MATERIALS PROVIDED »

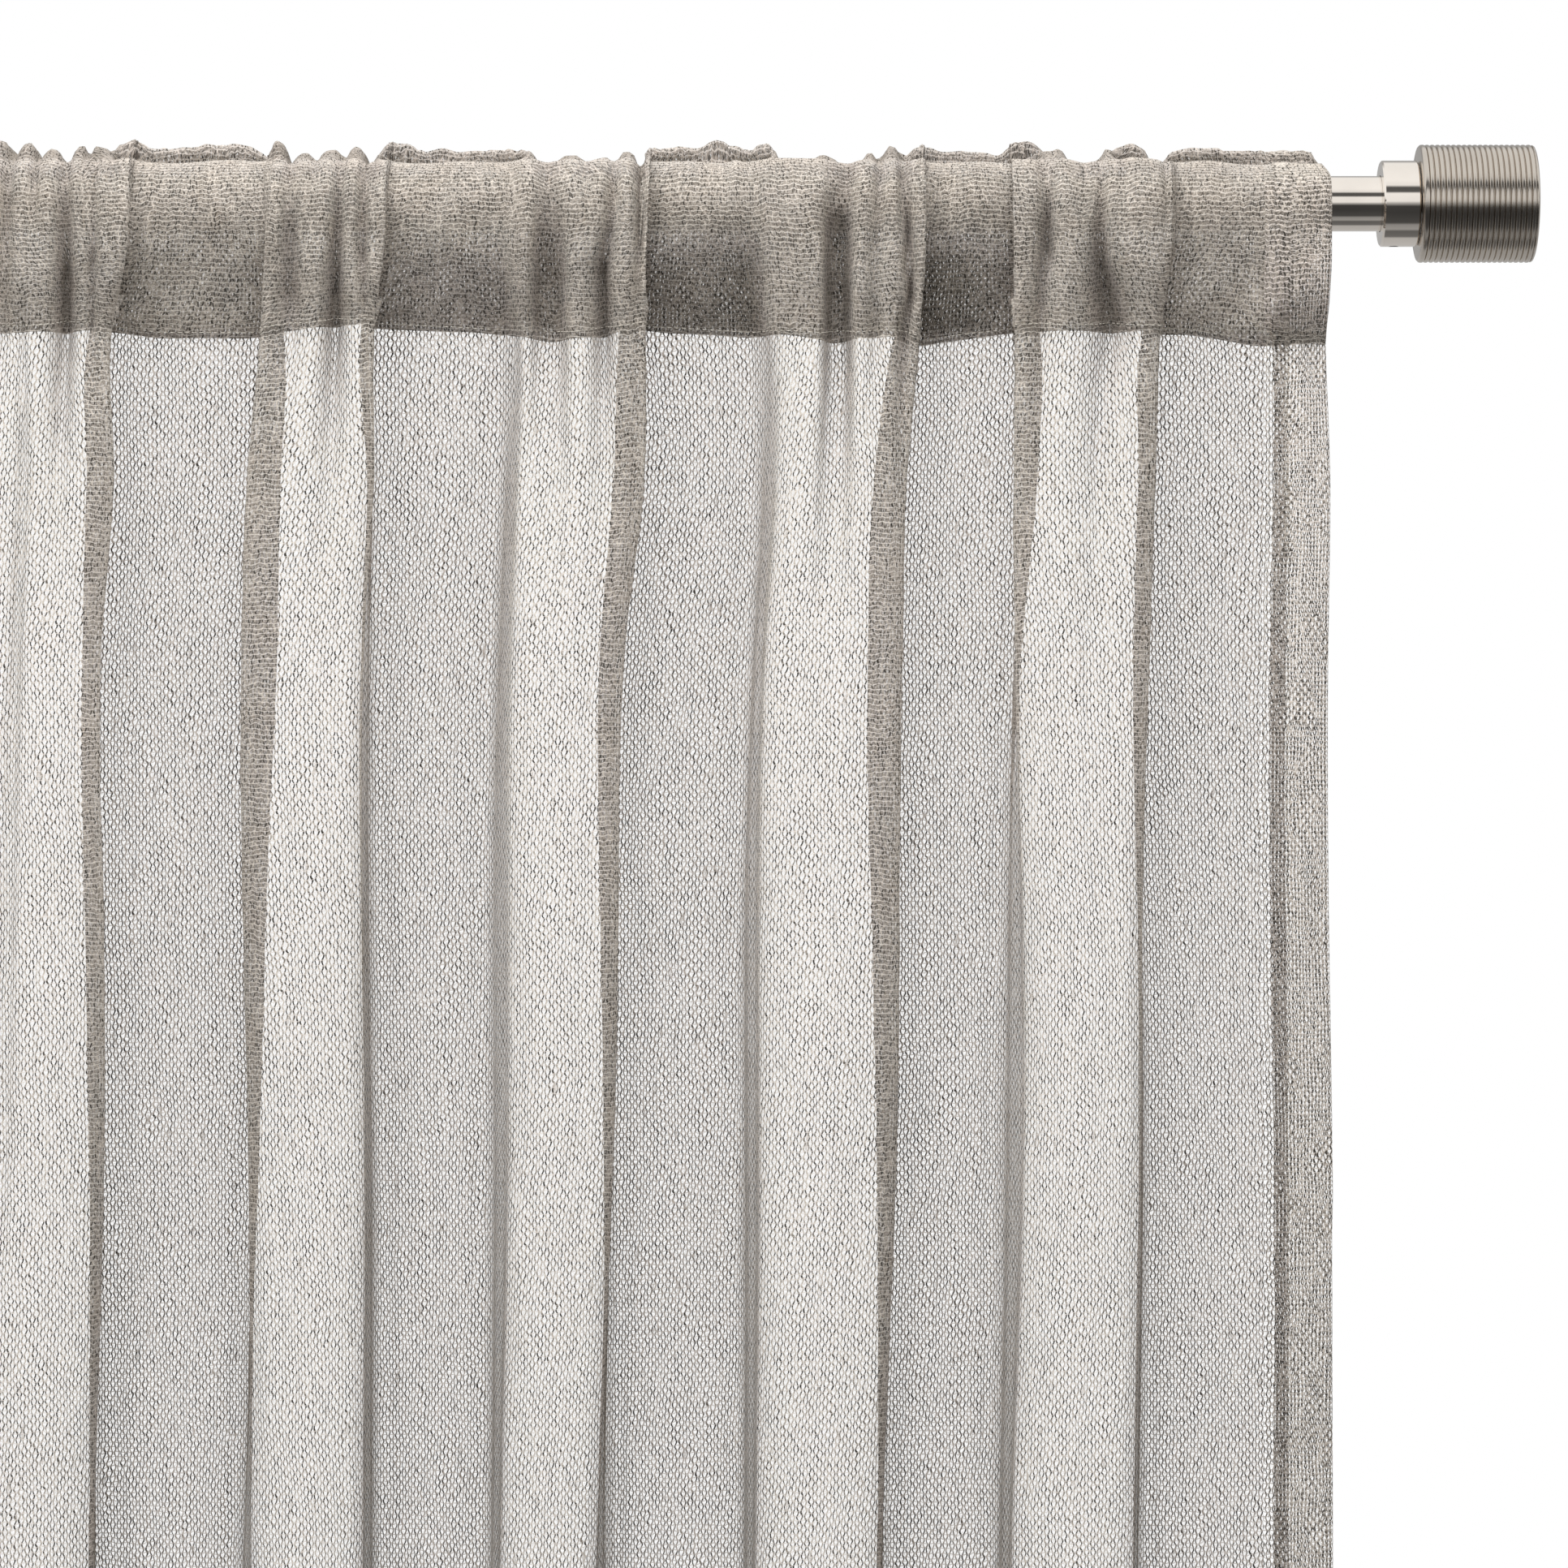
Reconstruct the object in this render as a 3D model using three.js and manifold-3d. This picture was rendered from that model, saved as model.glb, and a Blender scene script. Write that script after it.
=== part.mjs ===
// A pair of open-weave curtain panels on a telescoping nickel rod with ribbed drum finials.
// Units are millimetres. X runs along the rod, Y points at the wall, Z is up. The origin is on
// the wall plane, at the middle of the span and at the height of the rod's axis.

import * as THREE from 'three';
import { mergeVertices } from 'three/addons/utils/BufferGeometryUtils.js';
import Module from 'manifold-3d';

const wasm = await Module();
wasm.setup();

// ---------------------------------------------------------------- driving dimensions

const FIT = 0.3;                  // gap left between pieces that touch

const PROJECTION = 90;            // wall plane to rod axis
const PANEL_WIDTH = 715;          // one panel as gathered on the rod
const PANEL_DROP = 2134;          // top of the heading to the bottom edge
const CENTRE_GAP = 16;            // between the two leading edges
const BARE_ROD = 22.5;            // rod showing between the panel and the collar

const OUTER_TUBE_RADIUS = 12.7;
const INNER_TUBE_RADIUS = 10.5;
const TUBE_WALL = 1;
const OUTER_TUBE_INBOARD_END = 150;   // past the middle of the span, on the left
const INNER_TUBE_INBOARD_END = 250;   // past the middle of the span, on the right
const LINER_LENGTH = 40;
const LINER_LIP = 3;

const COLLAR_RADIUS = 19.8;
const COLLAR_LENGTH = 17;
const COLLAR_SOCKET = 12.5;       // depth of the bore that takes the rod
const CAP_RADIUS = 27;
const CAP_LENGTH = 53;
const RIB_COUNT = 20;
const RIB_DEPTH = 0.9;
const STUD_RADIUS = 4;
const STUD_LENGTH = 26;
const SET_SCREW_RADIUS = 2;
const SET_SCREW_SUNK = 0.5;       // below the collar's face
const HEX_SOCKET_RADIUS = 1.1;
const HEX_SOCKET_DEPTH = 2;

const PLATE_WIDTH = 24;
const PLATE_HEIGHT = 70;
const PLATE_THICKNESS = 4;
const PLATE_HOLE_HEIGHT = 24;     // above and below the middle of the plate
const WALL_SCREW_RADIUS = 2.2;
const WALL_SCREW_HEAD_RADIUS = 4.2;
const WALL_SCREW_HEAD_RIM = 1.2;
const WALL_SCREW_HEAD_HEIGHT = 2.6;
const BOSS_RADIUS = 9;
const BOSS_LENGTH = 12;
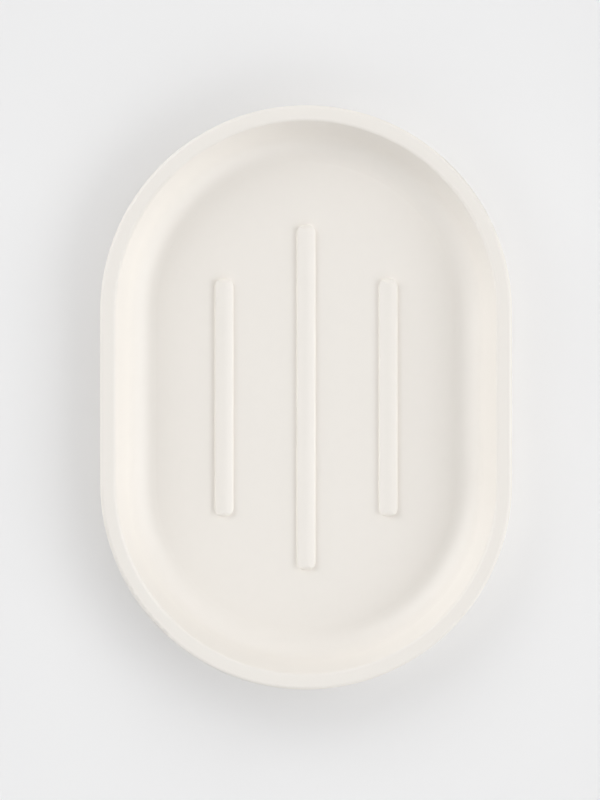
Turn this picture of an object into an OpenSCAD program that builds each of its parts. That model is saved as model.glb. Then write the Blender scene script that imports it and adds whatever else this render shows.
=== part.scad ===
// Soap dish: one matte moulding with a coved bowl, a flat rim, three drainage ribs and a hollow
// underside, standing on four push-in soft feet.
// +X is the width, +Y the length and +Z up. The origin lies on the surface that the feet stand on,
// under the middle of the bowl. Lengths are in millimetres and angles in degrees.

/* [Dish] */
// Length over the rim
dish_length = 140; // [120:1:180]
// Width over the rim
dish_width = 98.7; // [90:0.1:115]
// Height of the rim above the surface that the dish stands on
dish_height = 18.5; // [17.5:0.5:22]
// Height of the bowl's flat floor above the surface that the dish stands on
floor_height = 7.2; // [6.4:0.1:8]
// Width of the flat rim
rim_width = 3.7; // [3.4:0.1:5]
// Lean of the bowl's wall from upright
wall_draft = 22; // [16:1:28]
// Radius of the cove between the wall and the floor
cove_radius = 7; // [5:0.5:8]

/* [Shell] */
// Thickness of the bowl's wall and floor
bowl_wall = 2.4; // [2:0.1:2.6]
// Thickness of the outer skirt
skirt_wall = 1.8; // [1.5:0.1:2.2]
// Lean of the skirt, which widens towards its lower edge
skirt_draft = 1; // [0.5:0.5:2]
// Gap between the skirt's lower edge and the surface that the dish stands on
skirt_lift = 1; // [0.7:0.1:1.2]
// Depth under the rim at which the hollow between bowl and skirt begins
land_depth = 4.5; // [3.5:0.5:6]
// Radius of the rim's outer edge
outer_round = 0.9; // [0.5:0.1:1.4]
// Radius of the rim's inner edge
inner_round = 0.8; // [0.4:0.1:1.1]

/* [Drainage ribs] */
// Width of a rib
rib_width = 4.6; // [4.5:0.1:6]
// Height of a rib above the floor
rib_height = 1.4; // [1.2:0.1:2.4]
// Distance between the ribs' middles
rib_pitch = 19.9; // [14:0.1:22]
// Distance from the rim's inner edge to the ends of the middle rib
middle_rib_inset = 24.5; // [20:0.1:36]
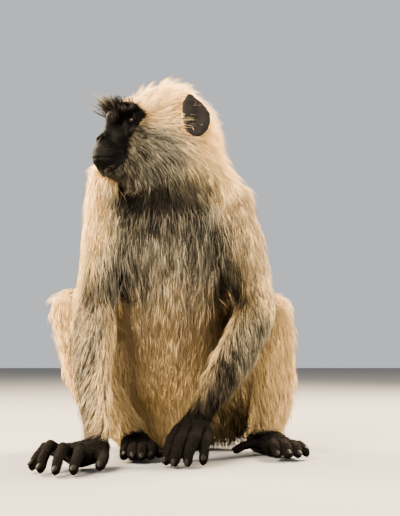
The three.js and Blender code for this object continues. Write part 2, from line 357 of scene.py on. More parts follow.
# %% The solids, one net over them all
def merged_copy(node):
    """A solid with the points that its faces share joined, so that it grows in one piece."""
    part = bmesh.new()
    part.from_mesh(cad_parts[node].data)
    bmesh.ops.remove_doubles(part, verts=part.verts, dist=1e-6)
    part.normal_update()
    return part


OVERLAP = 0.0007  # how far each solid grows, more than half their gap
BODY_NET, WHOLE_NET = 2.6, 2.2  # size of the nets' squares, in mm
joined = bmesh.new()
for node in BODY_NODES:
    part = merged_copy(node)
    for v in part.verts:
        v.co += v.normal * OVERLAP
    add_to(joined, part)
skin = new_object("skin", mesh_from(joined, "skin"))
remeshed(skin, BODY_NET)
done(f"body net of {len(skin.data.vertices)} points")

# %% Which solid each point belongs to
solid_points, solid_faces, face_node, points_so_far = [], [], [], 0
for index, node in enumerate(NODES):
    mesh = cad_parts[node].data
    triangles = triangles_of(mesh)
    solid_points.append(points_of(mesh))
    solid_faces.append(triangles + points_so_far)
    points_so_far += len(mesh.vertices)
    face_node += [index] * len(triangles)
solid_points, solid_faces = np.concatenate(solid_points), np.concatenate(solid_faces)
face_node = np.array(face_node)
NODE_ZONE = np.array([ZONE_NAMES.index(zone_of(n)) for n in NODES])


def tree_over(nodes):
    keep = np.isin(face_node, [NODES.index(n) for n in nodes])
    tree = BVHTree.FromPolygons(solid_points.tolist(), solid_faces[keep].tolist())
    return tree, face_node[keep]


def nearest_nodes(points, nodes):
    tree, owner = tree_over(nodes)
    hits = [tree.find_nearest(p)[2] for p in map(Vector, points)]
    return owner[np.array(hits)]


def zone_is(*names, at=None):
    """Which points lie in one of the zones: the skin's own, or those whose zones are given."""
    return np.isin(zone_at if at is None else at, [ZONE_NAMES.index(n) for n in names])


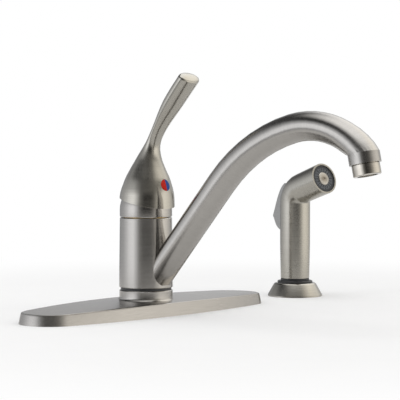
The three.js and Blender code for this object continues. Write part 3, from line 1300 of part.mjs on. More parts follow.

EXERCISE PROMPT » Go through the data and return every record exactly.

SOLUTION BELOW »
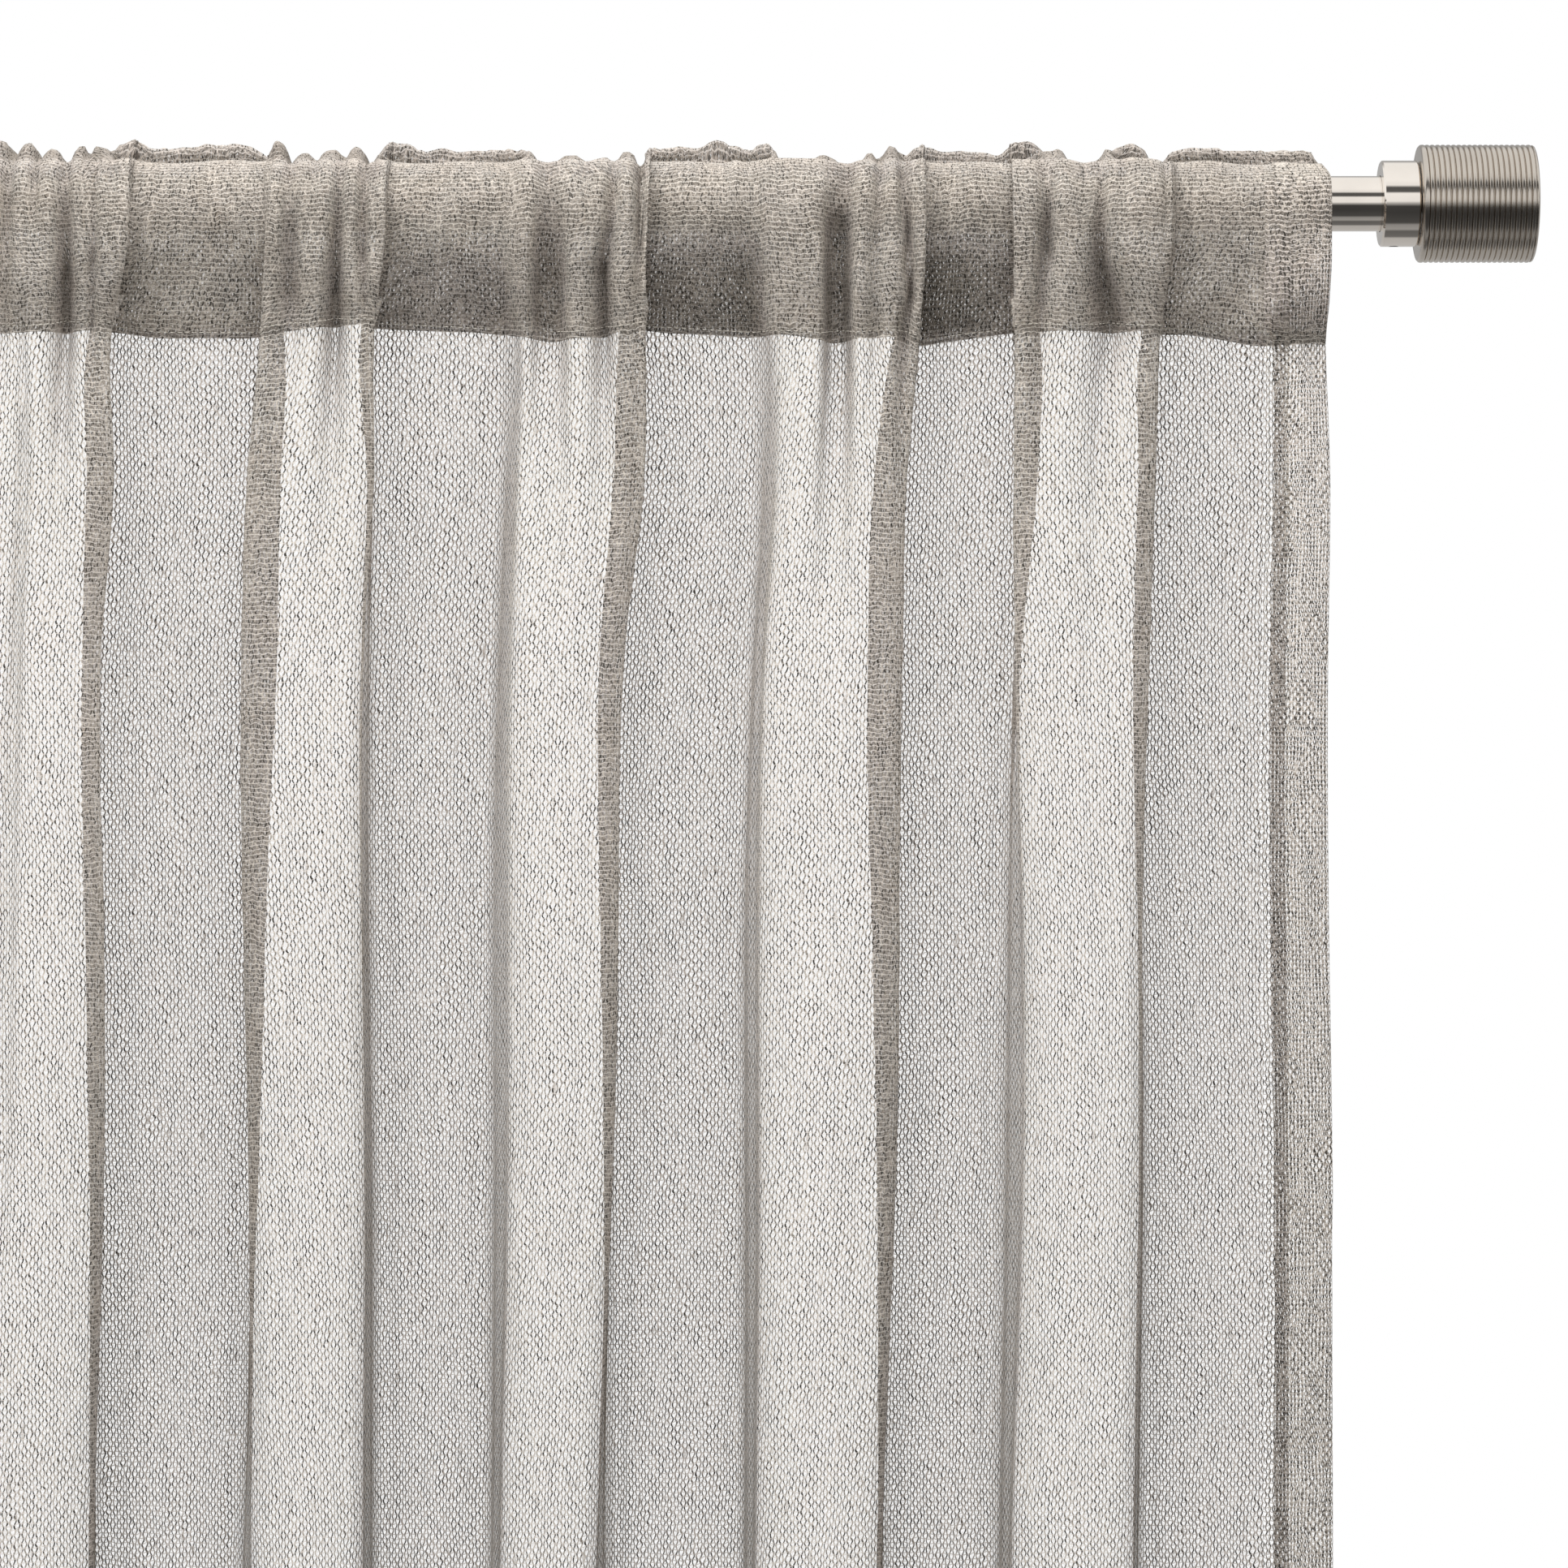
Reconstruct the object in this render as a 3D model using three.js and manifold-3d. This picture was rendered from that model, saved as model.glb, and a Blender scene script. Write that script after it.
=== part.mjs ===
// A pair of open-weave curtain panels on a telescoping nickel rod with ribbed drum finials.
// Units are millimetres. X runs along the rod, Y points at the wall, Z is up. The origin is on
// the wall plane, at the middle of the span and at the height of the rod's axis.

import * as THREE from 'three';
import { mergeVertices } from 'three/addons/utils/BufferGeometryUtils.js';
import Module from 'manifold-3d';

const wasm = await Module();
wasm.setup();

// ---------------------------------------------------------------- driving dimensions

const FIT = 0.3;                  // gap left between pieces that touch

const PROJECTION = 90;            // wall plane to rod axis
const PANEL_WIDTH = 715;          // one panel as gathered on the rod
const PANEL_DROP = 2134;          // top of the heading to the bottom edge
const CENTRE_GAP = 16;            // between the two leading edges
const BARE_ROD = 22.5;            // rod showing between the panel and the collar

const OUTER_TUBE_RADIUS = 12.7;
const INNER_TUBE_RADIUS = 10.5;
const TUBE_WALL = 1;
const OUTER_TUBE_INBOARD_END = 150;   // past the middle of the span, on the left
const INNER_TUBE_INBOARD_END = 250;   // past the middle of the span, on the right
const LINER_LENGTH = 40;
const LINER_LIP = 3;

const COLLAR_RADIUS = 19.8;
const COLLAR_LENGTH = 17;
const COLLAR_SOCKET = 12.5;       // depth of the bore that takes the rod
const CAP_RADIUS = 27;
const CAP_LENGTH = 53;
const RIB_COUNT = 20;
const RIB_DEPTH = 0.9;
const STUD_RADIUS = 4;
const STUD_LENGTH = 26;
const SET_SCREW_RADIUS = 2;
const SET_SCREW_SUNK = 0.5;       // below the collar's face
const HEX_SOCKET_RADIUS = 1.1;
const HEX_SOCKET_DEPTH = 2;

const PLATE_WIDTH = 24;
const PLATE_HEIGHT = 70;
const PLATE_THICKNESS = 4;
const PLATE_HOLE_HEIGHT = 24;     // above and below the middle of the plate
const WALL_SCREW_RADIUS = 2.2;
const WALL_SCREW_HEAD_RADIUS = 4.2;
const WALL_SCREW_HEAD_RIM = 1.2;
const WALL_SCREW_HEAD_HEIGHT = 2.6;
const BOSS_RADIUS = 9;
const BOSS_LENGTH = 12;
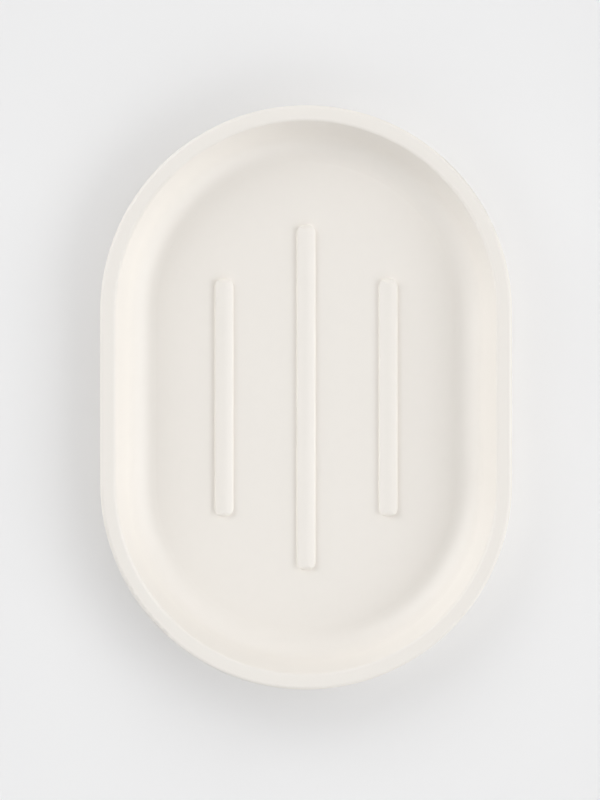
Turn this picture of an object into an OpenSCAD program that builds each of its parts. That model is saved as model.glb. Then write the Blender scene script that imports it and adds whatever else this render shows.
=== part.scad ===
// Soap dish: one matte moulding with a coved bowl, a flat rim, three drainage ribs and a hollow
// underside, standing on four push-in soft feet.
// +X is the width, +Y the length and +Z up. The origin lies on the surface that the feet stand on,
// under the middle of the bowl. Lengths are in millimetres and angles in degrees.

/* [Dish] */
// Length over the rim
dish_length = 140; // [120:1:180]
// Width over the rim
dish_width = 98.7; // [90:0.1:115]
// Height of the rim above the surface that the dish stands on
dish_height = 18.5; // [17.5:0.5:22]
// Height of the bowl's flat floor above the surface that the dish stands on
floor_height = 7.2; // [6.4:0.1:8]
// Width of the flat rim
rim_width = 3.7; // [3.4:0.1:5]
// Lean of the bowl's wall from upright
wall_draft = 22; // [16:1:28]
// Radius of the cove between the wall and the floor
cove_radius = 7; // [5:0.5:8]

/* [Shell] */
// Thickness of the bowl's wall and floor
bowl_wall = 2.4; // [2:0.1:2.6]
// Thickness of the outer skirt
skirt_wall = 1.8; // [1.5:0.1:2.2]
// Lean of the skirt, which widens towards its lower edge
skirt_draft = 1; // [0.5:0.5:2]
// Gap between the skirt's lower edge and the surface that the dish stands on
skirt_lift = 1; // [0.7:0.1:1.2]
// Depth under the rim at which the hollow between bowl and skirt begins
land_depth = 4.5; // [3.5:0.5:6]
// Radius of the rim's outer edge
outer_round = 0.9; // [0.5:0.1:1.4]
// Radius of the rim's inner edge
inner_round = 0.8; // [0.4:0.1:1.1]

/* [Drainage ribs] */
// Width of a rib
rib_width = 4.6; // [4.5:0.1:6]
// Height of a rib above the floor
rib_height = 1.4; // [1.2:0.1:2.4]
// Distance between the ribs' middles
rib_pitch = 19.9; // [14:0.1:22]
// Distance from the rim's inner edge to the ends of the middle rib
middle_rib_inset = 24.5; // [20:0.1:36]
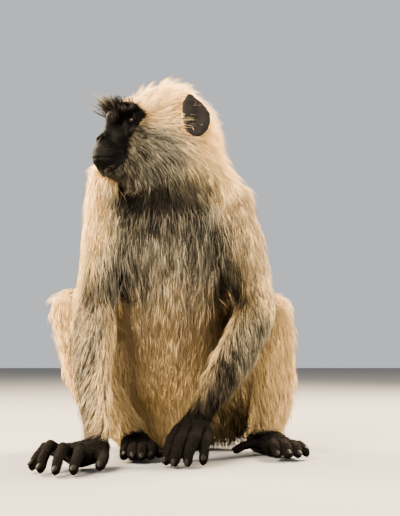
The three.js and Blender code for this object continues. Write part 2, from line 357 of scene.py on. More parts follow.
# %% The solids, one net over them all
def merged_copy(node):
    """A solid with the points that its faces share joined, so that it grows in one piece."""
    part = bmesh.new()
    part.from_mesh(cad_parts[node].data)
    bmesh.ops.remove_doubles(part, verts=part.verts, dist=1e-6)
    part.normal_update()
    return part


OVERLAP = 0.0007  # how far each solid grows, more than half their gap
BODY_NET, WHOLE_NET = 2.6, 2.2  # size of the nets' squares, in mm
joined = bmesh.new()
for node in BODY_NODES:
    part = merged_copy(node)
    for v in part.verts:
        v.co += v.normal * OVERLAP
    add_to(joined, part)
skin = new_object("skin", mesh_from(joined, "skin"))
remeshed(skin, BODY_NET)
done(f"body net of {len(skin.data.vertices)} points")

# %% Which solid each point belongs to
solid_points, solid_faces, face_node, points_so_far = [], [], [], 0
for index, node in enumerate(NODES):
    mesh = cad_parts[node].data
    triangles = triangles_of(mesh)
    solid_points.append(points_of(mesh))
    solid_faces.append(triangles + points_so_far)
    points_so_far += len(mesh.vertices)
    face_node += [index] * len(triangles)
solid_points, solid_faces = np.concatenate(solid_points), np.concatenate(solid_faces)
face_node = np.array(face_node)
NODE_ZONE = np.array([ZONE_NAMES.index(zone_of(n)) for n in NODES])


def tree_over(nodes):
    keep = np.isin(face_node, [NODES.index(n) for n in nodes])
    tree = BVHTree.FromPolygons(solid_points.tolist(), solid_faces[keep].tolist())
    return tree, face_node[keep]


def nearest_nodes(points, nodes):
    tree, owner = tree_over(nodes)
    hits = [tree.find_nearest(p)[2] for p in map(Vector, points)]
    return owner[np.array(hits)]


def zone_is(*names, at=None):
    """Which points lie in one of the zones: the skin's own, or those whose zones are given."""
    return np.isin(zone_at if at is None else at, [ZONE_NAMES.index(n) for n in names])


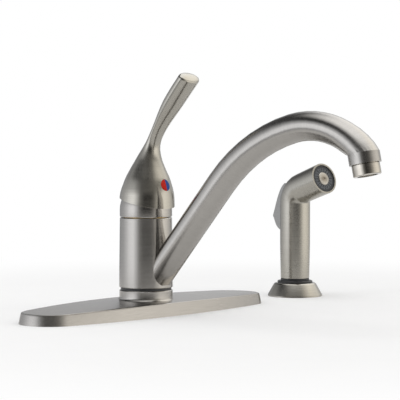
The three.js and Blender code for this object continues. Write part 3, from line 1300 of part.mjs on. More parts follow.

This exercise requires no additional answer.